— Begin —

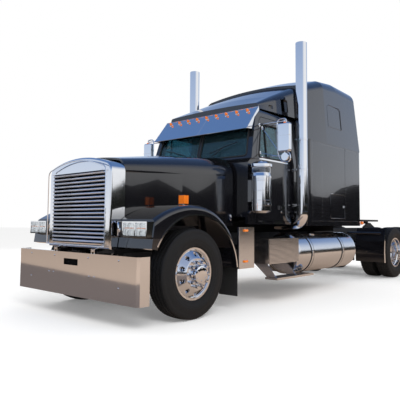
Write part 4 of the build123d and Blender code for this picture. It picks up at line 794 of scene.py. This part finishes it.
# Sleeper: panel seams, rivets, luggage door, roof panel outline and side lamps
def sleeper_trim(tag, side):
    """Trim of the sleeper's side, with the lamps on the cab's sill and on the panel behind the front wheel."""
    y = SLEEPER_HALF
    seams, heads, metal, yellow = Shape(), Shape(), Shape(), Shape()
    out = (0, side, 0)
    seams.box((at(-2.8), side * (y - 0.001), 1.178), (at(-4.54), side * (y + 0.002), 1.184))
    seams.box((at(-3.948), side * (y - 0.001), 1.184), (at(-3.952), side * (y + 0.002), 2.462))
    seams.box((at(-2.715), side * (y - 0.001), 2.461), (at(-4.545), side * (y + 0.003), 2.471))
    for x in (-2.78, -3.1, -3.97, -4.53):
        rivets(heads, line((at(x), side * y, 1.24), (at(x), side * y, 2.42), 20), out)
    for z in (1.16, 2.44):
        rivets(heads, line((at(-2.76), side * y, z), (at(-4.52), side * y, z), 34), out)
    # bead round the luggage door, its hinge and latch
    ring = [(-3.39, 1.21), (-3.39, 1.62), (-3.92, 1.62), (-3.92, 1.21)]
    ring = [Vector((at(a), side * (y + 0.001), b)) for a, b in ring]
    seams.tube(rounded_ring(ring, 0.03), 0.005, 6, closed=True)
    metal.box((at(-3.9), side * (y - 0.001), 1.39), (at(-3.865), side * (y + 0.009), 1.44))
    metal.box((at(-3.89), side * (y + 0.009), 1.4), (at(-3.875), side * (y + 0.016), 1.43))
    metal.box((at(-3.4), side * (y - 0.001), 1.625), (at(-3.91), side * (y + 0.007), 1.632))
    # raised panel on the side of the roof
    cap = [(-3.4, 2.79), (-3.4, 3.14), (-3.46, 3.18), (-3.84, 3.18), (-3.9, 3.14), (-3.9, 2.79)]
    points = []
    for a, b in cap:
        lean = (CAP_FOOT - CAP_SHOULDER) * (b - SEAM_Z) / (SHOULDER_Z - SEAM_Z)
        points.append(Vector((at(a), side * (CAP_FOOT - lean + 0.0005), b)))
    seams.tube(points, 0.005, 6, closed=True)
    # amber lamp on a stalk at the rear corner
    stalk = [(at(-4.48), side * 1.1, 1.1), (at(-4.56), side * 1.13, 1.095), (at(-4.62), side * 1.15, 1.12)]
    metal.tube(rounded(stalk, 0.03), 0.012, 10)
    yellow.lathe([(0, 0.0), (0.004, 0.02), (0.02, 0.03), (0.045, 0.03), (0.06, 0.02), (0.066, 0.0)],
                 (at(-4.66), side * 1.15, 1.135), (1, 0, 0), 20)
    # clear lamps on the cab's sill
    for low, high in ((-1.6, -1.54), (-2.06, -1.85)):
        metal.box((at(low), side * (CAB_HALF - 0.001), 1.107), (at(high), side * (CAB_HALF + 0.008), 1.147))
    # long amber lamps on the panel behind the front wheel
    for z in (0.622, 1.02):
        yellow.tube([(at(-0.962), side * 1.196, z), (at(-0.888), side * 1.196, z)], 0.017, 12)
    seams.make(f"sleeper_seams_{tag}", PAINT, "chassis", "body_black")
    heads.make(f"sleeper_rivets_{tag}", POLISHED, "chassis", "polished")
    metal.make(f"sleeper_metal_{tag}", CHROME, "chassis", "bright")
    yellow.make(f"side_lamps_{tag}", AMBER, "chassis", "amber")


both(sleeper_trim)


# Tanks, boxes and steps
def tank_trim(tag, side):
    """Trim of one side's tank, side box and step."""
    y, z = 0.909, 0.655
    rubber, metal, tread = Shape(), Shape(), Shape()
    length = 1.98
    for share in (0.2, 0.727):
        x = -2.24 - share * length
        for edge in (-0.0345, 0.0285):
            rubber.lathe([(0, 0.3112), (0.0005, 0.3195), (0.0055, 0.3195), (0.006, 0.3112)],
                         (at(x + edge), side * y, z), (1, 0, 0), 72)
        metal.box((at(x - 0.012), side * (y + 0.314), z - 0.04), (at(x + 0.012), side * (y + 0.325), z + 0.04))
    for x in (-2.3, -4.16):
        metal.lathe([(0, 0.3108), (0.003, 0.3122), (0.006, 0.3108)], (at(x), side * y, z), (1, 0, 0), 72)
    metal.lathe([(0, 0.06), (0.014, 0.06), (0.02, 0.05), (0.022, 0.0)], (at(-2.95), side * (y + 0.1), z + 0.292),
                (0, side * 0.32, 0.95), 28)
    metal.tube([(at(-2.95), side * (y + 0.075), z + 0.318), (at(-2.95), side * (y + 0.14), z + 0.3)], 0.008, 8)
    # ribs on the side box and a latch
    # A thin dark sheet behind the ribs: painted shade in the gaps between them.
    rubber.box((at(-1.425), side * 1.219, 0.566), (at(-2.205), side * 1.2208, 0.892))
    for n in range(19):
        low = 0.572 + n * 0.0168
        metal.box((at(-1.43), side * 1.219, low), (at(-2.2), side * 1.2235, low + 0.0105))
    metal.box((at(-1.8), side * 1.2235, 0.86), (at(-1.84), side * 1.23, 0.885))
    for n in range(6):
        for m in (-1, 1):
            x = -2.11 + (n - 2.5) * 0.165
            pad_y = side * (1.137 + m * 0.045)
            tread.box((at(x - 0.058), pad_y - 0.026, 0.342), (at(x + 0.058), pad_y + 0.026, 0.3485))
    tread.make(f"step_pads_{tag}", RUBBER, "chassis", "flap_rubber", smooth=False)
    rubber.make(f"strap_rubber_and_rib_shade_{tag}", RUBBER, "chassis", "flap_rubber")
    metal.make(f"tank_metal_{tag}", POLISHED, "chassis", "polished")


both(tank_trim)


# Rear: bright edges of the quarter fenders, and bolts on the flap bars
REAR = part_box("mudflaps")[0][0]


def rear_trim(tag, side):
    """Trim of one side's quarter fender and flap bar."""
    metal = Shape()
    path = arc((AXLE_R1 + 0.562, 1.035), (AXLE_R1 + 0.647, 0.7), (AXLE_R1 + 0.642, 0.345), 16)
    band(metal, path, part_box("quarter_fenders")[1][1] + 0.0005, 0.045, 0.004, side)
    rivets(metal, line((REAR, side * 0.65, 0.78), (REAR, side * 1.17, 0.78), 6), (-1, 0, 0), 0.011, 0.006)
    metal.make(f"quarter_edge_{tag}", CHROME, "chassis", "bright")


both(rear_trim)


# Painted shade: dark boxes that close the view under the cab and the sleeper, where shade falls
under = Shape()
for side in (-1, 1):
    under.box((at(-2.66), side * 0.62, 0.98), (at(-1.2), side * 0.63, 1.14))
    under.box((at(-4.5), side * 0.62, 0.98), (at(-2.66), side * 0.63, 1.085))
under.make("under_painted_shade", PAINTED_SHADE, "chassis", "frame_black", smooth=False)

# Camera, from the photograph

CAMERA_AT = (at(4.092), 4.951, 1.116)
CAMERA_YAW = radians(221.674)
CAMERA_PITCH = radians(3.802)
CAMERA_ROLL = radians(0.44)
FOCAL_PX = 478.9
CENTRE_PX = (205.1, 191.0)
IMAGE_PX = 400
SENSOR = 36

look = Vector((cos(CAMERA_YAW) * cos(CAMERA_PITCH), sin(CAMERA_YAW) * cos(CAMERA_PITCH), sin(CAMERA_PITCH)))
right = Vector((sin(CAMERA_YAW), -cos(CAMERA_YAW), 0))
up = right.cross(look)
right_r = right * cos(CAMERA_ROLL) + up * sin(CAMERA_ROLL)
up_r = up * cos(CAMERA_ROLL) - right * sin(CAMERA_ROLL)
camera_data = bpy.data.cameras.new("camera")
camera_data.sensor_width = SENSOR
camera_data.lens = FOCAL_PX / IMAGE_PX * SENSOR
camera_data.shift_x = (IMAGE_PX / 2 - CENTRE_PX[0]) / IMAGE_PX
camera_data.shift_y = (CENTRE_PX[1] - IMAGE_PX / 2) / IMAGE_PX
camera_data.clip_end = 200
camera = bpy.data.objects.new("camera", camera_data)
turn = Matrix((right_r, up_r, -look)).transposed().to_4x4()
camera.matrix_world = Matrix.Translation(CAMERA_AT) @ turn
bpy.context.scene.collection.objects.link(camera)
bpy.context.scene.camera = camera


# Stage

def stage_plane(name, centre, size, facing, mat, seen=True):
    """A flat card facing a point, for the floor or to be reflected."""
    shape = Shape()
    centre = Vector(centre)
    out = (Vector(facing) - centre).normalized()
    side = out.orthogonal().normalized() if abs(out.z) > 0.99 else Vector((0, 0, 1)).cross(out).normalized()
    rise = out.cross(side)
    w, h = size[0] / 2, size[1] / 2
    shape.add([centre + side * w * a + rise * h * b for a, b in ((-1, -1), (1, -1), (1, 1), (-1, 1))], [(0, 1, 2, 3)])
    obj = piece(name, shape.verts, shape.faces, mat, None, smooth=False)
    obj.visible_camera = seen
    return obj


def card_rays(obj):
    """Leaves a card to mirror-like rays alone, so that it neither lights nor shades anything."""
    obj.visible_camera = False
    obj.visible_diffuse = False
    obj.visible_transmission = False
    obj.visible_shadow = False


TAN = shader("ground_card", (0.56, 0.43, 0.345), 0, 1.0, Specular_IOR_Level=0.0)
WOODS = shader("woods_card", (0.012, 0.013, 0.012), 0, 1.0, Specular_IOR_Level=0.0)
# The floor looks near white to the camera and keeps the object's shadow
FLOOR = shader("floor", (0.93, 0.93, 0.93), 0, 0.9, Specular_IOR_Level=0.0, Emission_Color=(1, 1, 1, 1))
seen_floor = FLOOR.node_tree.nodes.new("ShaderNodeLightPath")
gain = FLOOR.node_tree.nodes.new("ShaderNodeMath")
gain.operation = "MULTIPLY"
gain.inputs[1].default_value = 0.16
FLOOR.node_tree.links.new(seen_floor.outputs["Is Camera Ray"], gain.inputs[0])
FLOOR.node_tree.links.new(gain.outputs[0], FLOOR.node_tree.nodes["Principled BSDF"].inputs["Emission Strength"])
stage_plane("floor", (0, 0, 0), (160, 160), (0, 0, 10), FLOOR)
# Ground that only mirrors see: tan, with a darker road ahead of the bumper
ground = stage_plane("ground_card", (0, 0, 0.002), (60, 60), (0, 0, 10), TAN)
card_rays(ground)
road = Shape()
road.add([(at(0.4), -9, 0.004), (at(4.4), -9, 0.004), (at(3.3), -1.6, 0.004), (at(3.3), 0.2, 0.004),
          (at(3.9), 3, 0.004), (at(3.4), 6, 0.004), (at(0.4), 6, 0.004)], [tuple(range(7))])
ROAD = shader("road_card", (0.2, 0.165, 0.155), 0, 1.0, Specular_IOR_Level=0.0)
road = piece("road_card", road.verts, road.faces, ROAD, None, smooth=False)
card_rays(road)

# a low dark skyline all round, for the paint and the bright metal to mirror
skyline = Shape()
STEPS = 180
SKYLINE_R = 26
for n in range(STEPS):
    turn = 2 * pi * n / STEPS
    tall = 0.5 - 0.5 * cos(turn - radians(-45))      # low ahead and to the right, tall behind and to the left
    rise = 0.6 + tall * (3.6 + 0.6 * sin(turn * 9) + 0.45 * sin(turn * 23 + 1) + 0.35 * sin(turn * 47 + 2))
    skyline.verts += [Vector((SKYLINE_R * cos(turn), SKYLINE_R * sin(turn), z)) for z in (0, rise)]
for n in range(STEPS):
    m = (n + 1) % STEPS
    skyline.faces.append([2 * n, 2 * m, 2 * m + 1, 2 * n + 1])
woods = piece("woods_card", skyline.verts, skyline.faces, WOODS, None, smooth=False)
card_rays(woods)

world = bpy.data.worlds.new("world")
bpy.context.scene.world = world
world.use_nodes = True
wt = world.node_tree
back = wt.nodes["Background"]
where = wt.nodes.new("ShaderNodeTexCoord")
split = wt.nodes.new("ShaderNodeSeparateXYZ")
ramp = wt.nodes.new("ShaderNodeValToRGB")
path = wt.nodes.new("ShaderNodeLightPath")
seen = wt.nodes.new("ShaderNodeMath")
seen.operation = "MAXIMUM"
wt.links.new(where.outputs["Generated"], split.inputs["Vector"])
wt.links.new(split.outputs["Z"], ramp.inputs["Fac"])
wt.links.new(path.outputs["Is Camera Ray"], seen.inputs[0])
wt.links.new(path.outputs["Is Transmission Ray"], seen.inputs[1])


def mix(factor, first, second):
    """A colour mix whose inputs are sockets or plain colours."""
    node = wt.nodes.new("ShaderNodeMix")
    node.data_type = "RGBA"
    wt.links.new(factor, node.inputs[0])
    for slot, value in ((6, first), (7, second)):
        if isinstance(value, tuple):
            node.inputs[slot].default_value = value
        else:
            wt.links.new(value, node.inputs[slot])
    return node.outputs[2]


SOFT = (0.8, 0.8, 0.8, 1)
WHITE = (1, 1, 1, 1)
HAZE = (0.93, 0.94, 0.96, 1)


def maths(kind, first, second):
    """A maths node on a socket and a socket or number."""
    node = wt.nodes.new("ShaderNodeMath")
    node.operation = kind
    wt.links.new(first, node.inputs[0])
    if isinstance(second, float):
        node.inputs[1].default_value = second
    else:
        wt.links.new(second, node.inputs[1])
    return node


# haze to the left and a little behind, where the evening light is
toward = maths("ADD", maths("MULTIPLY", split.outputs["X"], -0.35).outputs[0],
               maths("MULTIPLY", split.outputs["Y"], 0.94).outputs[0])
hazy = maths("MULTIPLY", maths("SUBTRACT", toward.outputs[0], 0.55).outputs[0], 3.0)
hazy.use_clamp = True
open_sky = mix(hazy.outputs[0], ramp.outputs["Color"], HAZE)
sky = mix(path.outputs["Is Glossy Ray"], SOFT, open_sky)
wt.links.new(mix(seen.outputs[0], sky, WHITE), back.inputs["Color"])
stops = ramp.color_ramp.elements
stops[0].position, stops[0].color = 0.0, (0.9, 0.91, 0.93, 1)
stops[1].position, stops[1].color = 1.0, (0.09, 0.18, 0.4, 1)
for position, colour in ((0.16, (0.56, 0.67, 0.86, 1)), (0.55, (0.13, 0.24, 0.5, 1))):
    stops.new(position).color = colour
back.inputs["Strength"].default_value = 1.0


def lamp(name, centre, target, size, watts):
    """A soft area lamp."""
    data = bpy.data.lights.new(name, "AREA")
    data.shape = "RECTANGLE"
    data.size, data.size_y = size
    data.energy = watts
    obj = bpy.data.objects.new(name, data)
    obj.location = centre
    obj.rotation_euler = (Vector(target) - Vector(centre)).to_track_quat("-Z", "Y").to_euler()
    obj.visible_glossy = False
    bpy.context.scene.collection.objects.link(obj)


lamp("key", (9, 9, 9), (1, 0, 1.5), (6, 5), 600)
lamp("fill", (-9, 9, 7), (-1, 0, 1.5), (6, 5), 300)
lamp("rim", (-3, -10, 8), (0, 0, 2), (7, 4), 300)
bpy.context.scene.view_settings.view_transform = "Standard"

— End —

> [Job]
Give every line of the material that includes the string "scene".

> [Written answer]
Write part 4 of the build123d and Blender code for this picture. It picks up at line 794 of scene.py. This part finishes it.
bpy.context.scene.collection.objects.link(camera)
bpy.context.scene.camera = camera
bpy.context.scene.world = world
    bpy.context.scene.collection.objects.link(obj)
bpy.context.scene.view_settings.view_transform = "Standard"